19/05/2004 - 10:00
Iraque
Na adolescência, o americano de Filadélfia Nicholas Berg adorava ciência. Aos 26 anos, o jovem viu no Iraque sua oportunidade de lucrar com a venda de antenas. Nicholas acreditava que a queda de Saddam Hussein traria a democracia. No lugar da democracia, Nicholas encontrou a morte. O aventureiro viajou ao Iraque duas vezes no ano passado, quando conseguiu vender alguns aparelhos. Em março deste ano, embarcou novamente para o país em busca de trabalho. Mas não voltou. Foi preso pelos iraquianos, entregue às tropas americanas e interrogado pelo FBI. Segundo a coalizão, ele teria sido solto no dia 6 de abril. Três dias depois, faria seu último contato com a família. Nicholas foi reaparecer em um vídeo horripilante divulgado na internet que conta passo a passo seu trágico assassinato. Ele foi degolado com uma faca por terroristas em vingança pelos maus-tratos sofridos pelos prisioneiros iraquianos em Abu Ghraib. A CIA afirma que o homem no vídeo ao lado de Nicholas é Abu Musab al-Zarqwi, integrante da al-Qaeda e um dos mais procurados pelo governo americano. Ou seja, os temidos membros da al-Qaeda perambulam pelo Iraque. Lá, o diabo anda solto e nesse inferno baixou o secretário de Defesa dos EUA, Donald Rumsfeld.
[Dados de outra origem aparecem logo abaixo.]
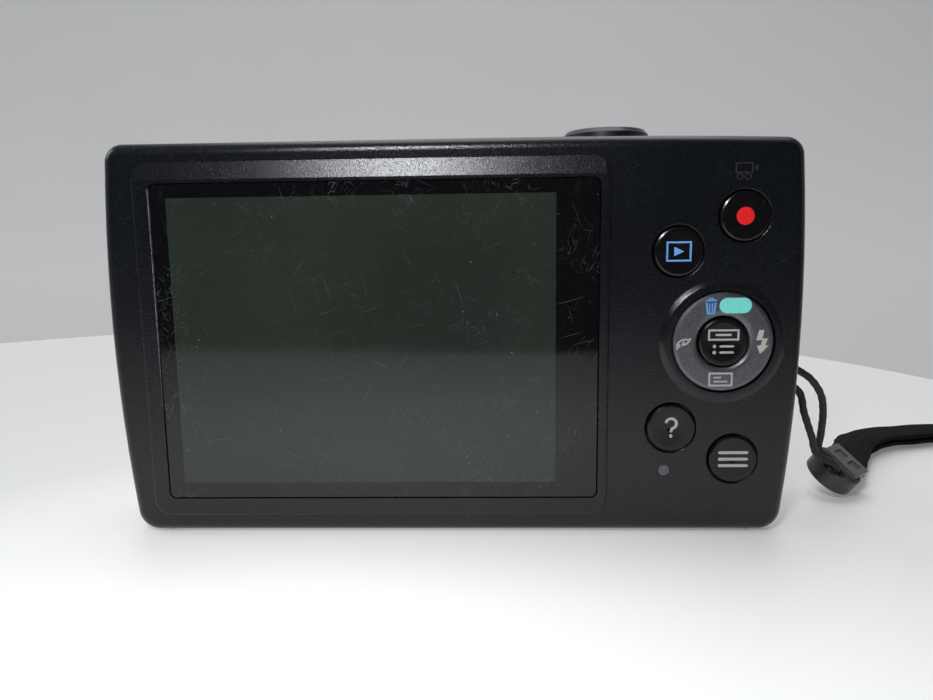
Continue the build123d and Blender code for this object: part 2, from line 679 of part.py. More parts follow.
with BuildPart() as battery_box:
    block(BOX_X, BOX_Y, (2.9, 44.0))
    block((BATTERY_X[0] - 0.1, BATTERY_X[1] + 0.1), (BATTERY_Y[0] - 0.1, BATTERY_Y[1] + 0.1), (2, 43.2),
          Mode.SUBTRACT)
    # lugs that carry the door's pin
    for span_x in LUG_SPANS:
        block((max(span_x[0], BOX_X[0]), span_x[1]), (BATTERY_Y[1] + 0.2, BOX_Y[1]), (1.35, 3.2))
        block(span_x, (BOX_Y[1] - 0.1, HINGE_Y), (1.35, 2.85))
        rod_x(HINGE_Y, HINGE_Z, 1.3, span_x)
        rod_x(HINGE_Y, HINGE_Z, PIN_R + RUN_GAP, (span_x[0] - 0.1, span_x[1] + 0.1), Mode.SUBTRACT)
    # ears and pin of the battery latch
    for low in (LATCH_X[0] - 0.6, LATCH_X[1] + 0.15):
        block((low, low + 0.45), (BOX_Y[1] - 0.2, LATCH_PIVOT[0] + 1.0), (10.0, 12.0))
    rod_x(*LATCH_PIVOT, PIN_R, (LATCH_X[0] - 0.5, LATCH_X[1] + 0.5))
save(battery_box, "battery_box")

with BuildPart() as battery:
    block(BATTERY_X, BATTERY_Y, BATTERY_Z)
    fillet(battery.edges().filter_by(Axis.Z), 1.2)
    for x in (14.0, 18.0, 22.0):
        block((x - 0.9, x + 0.9), (-1.4, 0.6), (42.6, 44), Mode.SUBTRACT)
save(battery, "battery")

with BuildPart() as memory_card_slot:
    block((CARD_X[0] - 0.7, CARD_X[1] + 0.7), (CARD_Y[0] - 0.3, CARD_Y[1] + 0.4), (9.0, 36.6))
    block((CARD_X[0] - 0.1, CARD_X[1] + 0.1), (CARD_Y[0] - 0.08, CARD_Y[1] + 0.08), (0, 35.4),
          Mode.SUBTRACT)
save(memory_card_slot, "memory_card_slot")

with BuildPart() as memory_card:
    block(CARD_X, CARD_Y, CARD_Z)
    with BuildSketch(rear_plane(8)):
        with BuildLine():
            Polyline((CARD_X[0] - 1, CARD_Z[1] - 2.6), (CARD_X[0] - 1, CARD_Z[1] + 1),
                     (CARD_X[0] + 2.6, CARD_Z[1] + 1), close=True)
        make_face()
    extrude(amount=6, mode=Mode.SUBTRACT)
save(memory_card, "memory_card")

DOOR_BARREL = (11.2, 36.8)
with BuildPart() as battery_door:
    with BuildSketch(rear_plane(DOOR_Y[1])):
        body_face()
    extrude(amount=DOOR_Y[1] - DOOR_Y[0])
    with BuildSketch(rear_plane(DOOR_Y[1])):
        body_face(1.2)
    extrude(amount=DOOR_Y[1] - DOOR_Y[0], mode=Mode.SUBTRACT)
    block((DOOR_X0, 60), (-20, 20), (-1, DOOR_TOP), Mode.INTERSECT)
    # hinge side: plate up to the barrel, then the barrel itself
    block(DOOR_BARREL, (DOOR_Y[1] - 0.1, HINGE_Y - 0.55), (0, 1.2))
    rod_x(HINGE_Y, HINGE_Z, 1.45, DOOR_BARREL)
    rod_x(HINGE_Y, HINGE_Z, PIN_R + RUN_GAP, (DOOR_BARREL[0] - 1, DOOR_BARREL[1] + 1), Mode.SUBTRACT)
    # rim that stiffens the inner end, and a foot
    block((DOOR_X0, DOOR_X0 + 1.0), DOOR_Y, (0, 1.9))
    block((DOOR_X0 - 1, DOOR_X0 + 3.1), (BATTERY_Y[1] + 0.1, 8), (1.2, 4), Mode.SUBTRACT)
    rod_x(HINGE_Y, HINGE_Z, DOOR_END_CUT_R, (43.2, 50), Mode.SUBTRACT)
    rod_z(41.0, 2.0, 1.0, (-FOOT_HEIGHT, 0.3))
save(battery_door, "battery_door")

with BuildPart() as battery_door_pin:
    rod_x(HINGE_Y, HINGE_Z, PIN_R, (8.7, 42.9))
save(battery_door_pin, "battery_door_pin")

with BuildPart() as battery_latch:
    block(LATCH_X, (3.1, 3.9), (2.2, 11.0))
    block(LATCH_X, (1.3, 3.9), (2.15, 2.85))
    rod_x(*LATCH_PIVOT, 0.98, LATCH_X)
    rod_x(*LATCH_PIVOT, PIN_R + RUN_GAP, (LATCH_X[0] - 1, LATCH_X[1] + 1), Mode.SUBTRACT)
save(battery_latch, "battery_latch")

# ---------------------------------------------------------------- connector cover
with BuildPart() as terminal_cover:
    with BuildSketch(rear_plane(TERMINAL_HINGE[1] - 0.4)):
        body_face()
    extrude(amount=TERMINAL_HINGE[1] - 0.4 + 0.45)
    block((-60, -47.35), (-20, 20), TERMINAL_Z, Mode.INTERSECT)
    rod_z(*TERMINAL_HINGE, TERMINAL_BARREL_R, TERMINAL_Z)
    rod_z(*TERMINAL_HINGE, 0.38, (TERMINAL_Z[0] - 0.8, TERMINAL_Z[1] + 0.8))
save(terminal_cover, "terminal_cover")

# ---------------------------------------------------------------- top controls
with BuildPart() as release_switch_base:
    block((5.6, SHUTTER_X + 5.6), (-3.6, 3.4), (50.2, 51.8))
    rod_z(POWER_X, 0, 1.6, (51.7, 53.0))
    rod_z(SHUTTER_X, 0, 1.2, (51.7, 51.95))
save(release_switch_base, "release_switch_base")

with BuildPart() as shutter_spring:
    with BuildLine() as coil:
        Helix(pitch=0.72, height=3.3, radius=1.95, center=(SHUTTER_X, 0, 52.05))
    with BuildSketch(Plane(origin=coil.line @ 0, z_dir=coil.line % 0)):
        Circle(0.14)
    sweep(is_frenet=True)
save(shutter_spring, "shutter_spring")

with BuildPart() as shutter_button:
    turned_z(SHUTTER_X, 0, [(0, 53.0), (1.3, 53.0), (1.3, 55.6), (3.42, 55.6), (3.42, 57.2),
                            (3.1, 57.5), (1.6, 57.62), (0, 57.65)])
save(shutter_button, "shutter_button")

with BuildPart() as zoom_lever:
    turned_z(SHUTTER_X, 0, [(3.6, 53.5), (5.25, 53.5), (5.25, 54.4), (4.6, 54.4), (4.6, 55.85),
                            (LEVER_R, 55.85), (LEVER_R, 56.7), (LEVER_R - 0.55, 57.3), (4.3, 57.3),
                            (3.6, 56.9)])
    with BuildSketch(Plane.XY.offset(56.1)):
        with Locations((SHUTTER_X, 6.3)):
            RectangleRounded(3.4, 3.6, 0.8)
    extrude(amount=1.1)
save(zoom_lever, "zoom_lever")

with BuildPart() as power_button:
    turned_z(POWER_X, 0, [(0, 53.45), (1.2, 53.45), (1.2, 53.9), (2.9, 53.9), (2.9, 54.4), (2.22, 54.4),
                          (2.22, 55.95), (2.0, 56.12), (0, 56.12)])
save(power_button, "power_button")


# ---------------------------------------------------------------- keys on the screen side
def key_cap(centre, cap_r=CAP_R, top_y=REAR_Y - CAP_PROUD):
    """Round key: slightly dished cap, retaining flange and plunger."""
    turned_y(centre, [(0, -7.05), (0.9, -7.05), (0.9, -7.4), (FLANGE_R - 0.1, -7.4),
                      (FLANGE_R - 0.1, -7.8), (cap_r, -7.8), (cap_r, top_y + 0.3),
                      (cap_r - 0.08, top_y + 0.1), (cap_r - 0.3, top_y), (cap_r - 0.7, top_y),
                      (0, top_y + 0.18)])


with BuildPart() as movie_button:
    key_cap(MOVIE_AT)
save(movie_button, "movie_button")

with BuildPart() as playback_button:
    key_cap(PLAYBACK_AT)
save(playback_button, "playback_button")

with BuildPart() as help_button:
    key_cap(HELP_AT)
save(help_button, "help_button")

with BuildPart() as menu_button:
    key_cap(MENU_AT)
save(menu_button, "menu_button")

with BuildPart() as select_button:
    key_cap(RING_AT, CAP_R, REAR_Y - CAP_PROUD - 0.15)
save(select_button, "select_button")

with BuildPart() as nav_ring:
    turned_y(RING_AT, [(RING_BORE_R, -8.05), (RING_BORE_R, -9.1), (RING_BORE_R + 0.12, -9.3),
                       (RING_BORE_R + 0.4, -9.44), (RING_BORE_R + 0.8, -9.5), (6.4, -9.5),
                       (RING_R - 0.15, -9.38), (RING_R, -9.15), (RING_R, -7.42), (7.9, -7.42),
                       (7.9, -7.15), (4.6, -7.15), (4.6, -8.05)])
save(nav_ring, "nav_ring")

with BuildPart() as ring_pivot:
    turned_y(RING_AT, [(4.4, -6.9), (5.3, -6.9), (5.3, -6.6), (4.4, -6.6)])
save(ring_pivot, "ring_pivot")

# ---------------------------------------------------------------- wrist strap
CORD_TURN_R = BAR_R + 0.07 + CORD_R
round_bar = [(BAR_AT[0] + CORD_TURN_R * math.cos(math.radians(angle)), 4.0,
              BAR_AT[1] + CORD_TURN_R * math.sin(math.radians(angle)))
             for angle in (80, 130, 180, 230, 280)]
with BuildPart() as strap_cord:
    with BuildLine() as loop:
        Spline(
            (59.93, 7.34, 4.41), (60.36, 6.15, 6.1), (58.95, 6.15, 7.9), (58.7, 5.9, 10.5),
            (58.66, 5.5, 14.0), (57.98, 5.1, 17.0), (56.2, 4.7, 19.5), (53.6, 4.4, 21.3),
            (50.3, 4.2, 23.0), *round_bar,
            (50.2, 4.0, 20.4), (52.4, 3.9, 18.8), (53.9, 4.0, 16.9), (55.1, 4.2, 14.3), (56.5, 4.4, 10.4),
            (58.1, 4.8, 7.2), (60.9, 5.1, 5.4), (60.69, 6.5, 3.59),
        )
    with BuildSketch(Plane(origin=loop.line @ 0, z_dir=loop.line % 0)):
        Circle(CORD_R)
    sweep()
save(strap_cord, "strap_cord")

# the connector lies on its lower edge: length towards +X +Y, width leaning down towards the screen side
TAB_CENTRE = (61.9, 7.7, 3.65)
LENGTH_DIR = Vector(0.741, 0.672, 0).normalized()
LEAN = math.radians(36)
ACROSS = Vector(LENGTH_DIR.Y, -LENGTH_DIR.X, 0)
WIDTH_DIR = ACROSS * math.cos(LEAN) + Vector(0, 0, -math.sin(LEAN))
FACE_DIR = LENGTH_DIR.cross(WIDTH_DIR)
CONNECTOR_PLANE = Plane(origin=TAB_CENTRE, x_dir=LENGTH_DIR, z_dir=FACE_DIR)
TAB_R = 3.95
TAB_THICK = 2.6
BLOCK_SIZE = (4.6, 6.4, 4.2)
BLOCK_AT = 2.2
BAND_SIZE = (6.4, 2.4)

with BuildPart() as strap_connector:
    with BuildSketch(CONNECTOR_PLANE.offset(-TAB_THICK / 2)):
        Circle(TAB_R)
        with Locations((-1.7, 0)):
            RectangleRounded(2.0, 4.4, 0.95, mode=Mode.SUBTRACT)
    extrude(amount=TAB_THICK)
    with BuildSketch(CONNECTOR_PLANE.offset(-BLOCK_SIZE[2] / 2)):
        with Locations((BLOCK_AT, 0)):
            RectangleRounded(BLOCK_SIZE[0], BLOCK_SIZE[1], 0.5)
    extrude(amount=BLOCK_SIZE[2])
    with BuildSketch(CONNECTOR_PLANE.offset(-BLOCK_SIZE[2] / 2)):
        with Locations((BLOCK_AT, -1.3), (BLOCK_AT, 1.3)):
            Rectangle(2.5, 1.7)
    extrude(amount=0.35, mode=Mode.SUBTRACT)
save(strap_connector, "strap_connector")

with BuildPart() as strap_webbing:
    start = Vector(*TAB_CENTRE) + LENGTH_DIR * 4.75
    with BuildLine():
        Spline(start, (69.4, 16.0, 3.5), (74.4, 24.2, 3.3), (80.5, 30.6, 3.1), (90.5, 34.6, 3.0),
               (101.0, 35.4, 3.0),
               (111.0, 31.6, 3.0), (117.6, 23.0, 3.0), (119.0, 12.5, 3.0), (115.0, 3.0, 3.0),
               tangents=(LENGTH_DIR, (-0.6, -0.8, 0)))
    with BuildSketch(Plane(origin=start, x_dir=WIDTH_DIR, z_dir=LENGTH_DIR)):
        RectangleRounded(*BAND_SIZE, 0.8)
    sweep()
save(strap_webbing, "strap_webbing")
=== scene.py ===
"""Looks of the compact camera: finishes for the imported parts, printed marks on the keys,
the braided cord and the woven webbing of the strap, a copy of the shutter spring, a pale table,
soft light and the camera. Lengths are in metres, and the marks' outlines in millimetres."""

import json
import math

import bmesh
import bpy
from mathutils import Matrix, Vector


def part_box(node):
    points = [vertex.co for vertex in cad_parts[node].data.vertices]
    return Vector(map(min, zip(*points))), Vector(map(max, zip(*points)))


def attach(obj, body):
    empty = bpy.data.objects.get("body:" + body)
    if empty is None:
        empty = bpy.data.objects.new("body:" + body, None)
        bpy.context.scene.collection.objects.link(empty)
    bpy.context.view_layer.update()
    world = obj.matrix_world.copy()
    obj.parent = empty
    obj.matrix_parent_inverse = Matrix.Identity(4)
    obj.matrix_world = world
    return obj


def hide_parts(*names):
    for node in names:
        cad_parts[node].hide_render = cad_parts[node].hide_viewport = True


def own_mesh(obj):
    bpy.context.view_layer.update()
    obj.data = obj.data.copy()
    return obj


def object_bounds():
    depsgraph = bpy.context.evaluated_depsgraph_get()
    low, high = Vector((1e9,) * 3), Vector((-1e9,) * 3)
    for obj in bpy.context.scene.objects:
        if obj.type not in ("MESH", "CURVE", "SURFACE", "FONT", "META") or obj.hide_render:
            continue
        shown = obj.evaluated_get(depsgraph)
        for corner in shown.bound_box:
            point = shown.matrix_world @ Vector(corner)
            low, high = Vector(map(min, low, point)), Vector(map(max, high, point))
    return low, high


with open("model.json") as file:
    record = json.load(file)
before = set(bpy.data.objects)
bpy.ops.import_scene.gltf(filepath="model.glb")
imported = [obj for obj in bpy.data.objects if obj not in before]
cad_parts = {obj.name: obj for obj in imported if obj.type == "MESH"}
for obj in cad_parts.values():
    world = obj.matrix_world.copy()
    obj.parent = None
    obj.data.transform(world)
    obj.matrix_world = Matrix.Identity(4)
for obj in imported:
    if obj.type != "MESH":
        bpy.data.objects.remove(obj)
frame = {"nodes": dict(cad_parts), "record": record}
CAD_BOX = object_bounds()
MM = 0.001


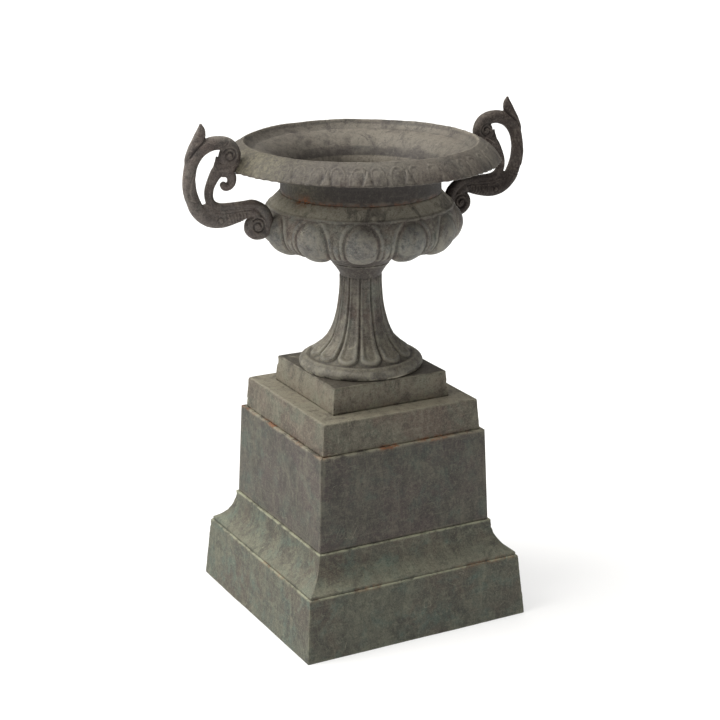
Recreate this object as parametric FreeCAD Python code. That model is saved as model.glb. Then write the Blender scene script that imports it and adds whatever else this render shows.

Olho por olho Terroristas da
al-Qaeda assassinam Nicholas
Berg em vingança pelas torturas
na prisão de Abu Ghraib
Rumsfeld quis mostrar na quinta-feira 13, em sua visita surpresa à prisão de Abu Ghraib, que os horrores da guerra serão estancados com a devida punição. Ele foi também tentar confortar os soldados americanos nesse mundo de sangue. Mas, como o secretário de Defesa mesmo já havia avisado, o pior viria. E veio. Nas 1.600 fotografias de torturas analisadas pelos parlamentares americanos, não param de surgir imagens que mancham o coração da América. “Há cenas horríveis. Eu me senti descendo ao inferno, e, infelizmente, essa é a nossa criação”, afirmou o senador democrata Richard Durbin. Apesar do Departamento de Defesa estar fazendo uma ampla investigação sobre os abusos no Iraque, há indícios de que o processo esteja putrificado desde sua raiz. Em entrevista à tevê ABC, Margaret e Rafael Chaiken disseram que, nas aulas de treinamentos, realizadas pelas Forças Armadas dos EUA em Fort Huachuca, eles foram ensinados a burlar a Convenção de Genebra (1949). Eles ainda afirmaram que as fotos dos maus-tratos no Iraque são clássicos exemplos de como se faz um prisioneiro falar. “Um dos instrutores nos mostrou como fazer uma pessoa ajoelhar de maneira que ela sinta dor”, afirmou Rafael.
Segundo a general Janis Karpinski, ex-responsável pela prisão Abu Ghraib no Iraque, quando os abusos ocorreram, ela foi contra ceder o controle da prisão a oficiais da inteligência. Janis Karpinski coloca no epicentro do escândalo o general Ricardo Sanchez, chefe das tropas no Iraque, e o general Geoffrey Miller, ex-responsável pela detenção de 600 suspeitos de terrorismo na base naval americana na baía de Guantánamo, em Cuba. As fotos de prisioneiros algemados ou encarcerados em jaulas, sujeitos às intempéries do tempo, já haviam chamado a atenção a respeito de como a administração Bush tratava seus prisioneiros de guerra acusados de terrorismo. O próprio Rumsfeld defendeu na época que a Convenção de Genebra não seria aplicada em Guantánamo. “Combatentes ilegítimos não têm nenhum direito sob a Convenção de Genebra”, afirmou ele na época, referindo-se aos homens da rede terrorista al-Qaeda e do regime Taleban – deposto pelos americanos na guerra do Afeganistão.
O Comitê Internacional da Cruz Vermelha (CICV), o mesmo que havia alertado
o governo Bush sobre os horrores em Abu Ghraib, fez novo relatório sobre Guantánamo. O documento confidencial entregue ao Departamento de Estado
é em protesto contra as condições dos detentos e avisa que a situação na baía
de Cuba é “crítica”. O padrão humanitário do maior país democrático do mundo novamente está em jogo. E, se forem levados em conta os constantes alertas
de selvageria nas prisões, quem sabe uma nova descida ao mundo de Hades poderá ser evitada.